19. The method of any of Claims 12-18, wherein said templates are bisulfite- treated nucleic acids.

20. A method of interfacing a primer-treated sample output with an amplicon sequencing apparatus comprising the steps of providing at least a first amplicons, generating a coordinates file for each amplicons, determining which sites within each amplicons are methylation variant sites, creating a machine compatible sample sheet, wherein the sample sheet identifies sample IDs, primer IDs and associated barcode IDs, transferring said sample sheet to said sequencing device, and generating a sheet creation signal, and sending said single to said sample sequencing apparatus to catalogue a second sample.

21. A method for diagnosing a disease according to the method of Claims 1-1 1.

22. The method of Claim 21 , wherein the disease is cancer.

23. The method of Claim 22, wherein the cancer is selected from the group consisting of leukemia, carcinoma, sarcoma, lymphoma, skin, Non-Hodgkin lymphoma, Hodgkin lymphoma melanoma, acute myeloid leukemia, chronic myeloid leukemia, chronic lymphocytic leukemia, acute lymphocytic leukemia, tongue, astrocytoma, nephroma, glioblastoma, hepatocellular, urinary bladder, gallbladder, pancreatic, gastric, colon, rectal, glioma, small intestine, intrahepatic bile duct, non-epithelial skin, breast, brain, testicular, cervical, ovarian, kidney and renal pelvis, cardiac, endometrial, uterine, vaginal, vulvar, esophageal, head, neck, salivary, small cell lung, non-small cell lung, bone, eye and orbit, endocrine, salivary, retinoblastoma, neuroblastoma, meduloblastoma, osteosarcoma, Pheochromocytoma, renal, penile, liver, mesothelioma, oral, nasal, myeloma, thyroid, adrenal, pituitary, prostate, throat, perineural invasion, Wilm's tumor, adenoid cystic, bronchus, and inflammatory myo fibroblastic tumor.

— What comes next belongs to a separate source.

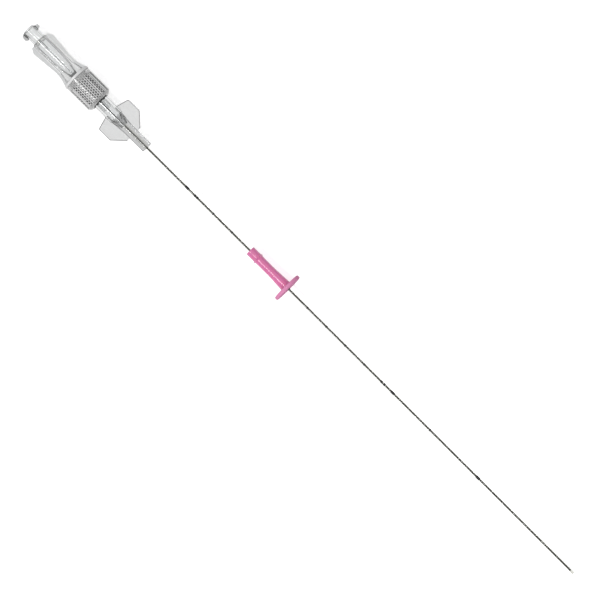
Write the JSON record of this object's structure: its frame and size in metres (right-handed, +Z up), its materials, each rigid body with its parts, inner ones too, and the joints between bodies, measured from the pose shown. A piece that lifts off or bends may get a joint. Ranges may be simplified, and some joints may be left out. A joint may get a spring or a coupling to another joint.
{
  "type": "urinary catheter",
  "caption": "Straight thin clear catheter with winged luer hub, stiffening wire with winged adaptor and lock collar, and a sliding suture flange.",
  "frame": {"origin": "middle of the object's length, below its axis, on the surface it lies on", "axes": "+X along the axis from the rear luer port to the open tip, +Y across the wings, +Z up"},
  "size_m": [0.2886, 0.0158, 0.0121],
  "materials": {
    "clear_plastic": "clear moulded polycarbonate",
    "frosted_plastic": "translucent ribbed polypropylene",
    "soft_sleeve": "translucent soft silicone",
    "clear_tube": "clear polyurethane with black depth marks",
    "steel": "drawn stainless wire",
    "pink_plastic": "moulded pink plastic"
  },
  "bodies": {
    "catheter": {"catheter_hub": "clear_plastic", "wing_sleeve": "soft_sleeve", "catheter_tube": "clear_tube"},
    "adaptor": {"adaptor": "clear_plastic"},
    "collar": {"lock_collar": "frosted_plastic"},
    "stylet": {"stylet_hub": "clear_plastic", "wire_ferrule": "steel", "stylet_wire": "steel"},
    "suture_flange": {"suture_flange": "pink_plastic"}
  },
  "joints": [
    {"name": "adaptor_back_off", "type": "slide", "parent": "catheter", "child": "adaptor", "axis": [-1, 0, 0], "range_m": [0, 0.0025]},
    {"name": "collar_turn", "type": "hinge", "parent": "adaptor", "child": "collar", "pos_m": [-0.1117, 0, 0.00605], "axis": [-1, 0, 0], "range_deg": [0, 180]},
    {"name": "stylet_pull", "type": "slide", "parent": "adaptor", "child": "stylet", "axis": [-1, 0, 0], "range_m": [0, 0.2815]},
    {"name": "flange_slide", "type": "slide", "parent": "catheter", "child": "suture_flange", "axis": [1, 0, 0], "range_m": [-0.0545, 0.148]}
  ],
  "couplings": [
    {"joint": "collar_turn", "follows": "adaptor_back_off", "rad_per_m": 1256.6}
  ]
}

24. The method of Claim 21, wherein the disease is an autoimmune disease.

25. The method of Claim 24, wherein the autoimmune disease is selected from the group consisting of rheumatoid arthritis, juvenile rheumatoid arthritis, lupus, ulcerative colitis, Crohn's disease, psoriasis, psoriatic arthritis, Addison's disease, Grave's disease, myasthenia gravis, Cushing's syndrome, ankylosing spondylitis, Type I diabetes, eczema, and multiple sclerosis.

26. The method of Claim 21 , wherein the disease is pain.

27. The method of Claim 26 wherein the pain is related to cancer, autoimmune disease, or other chronic genetic condition.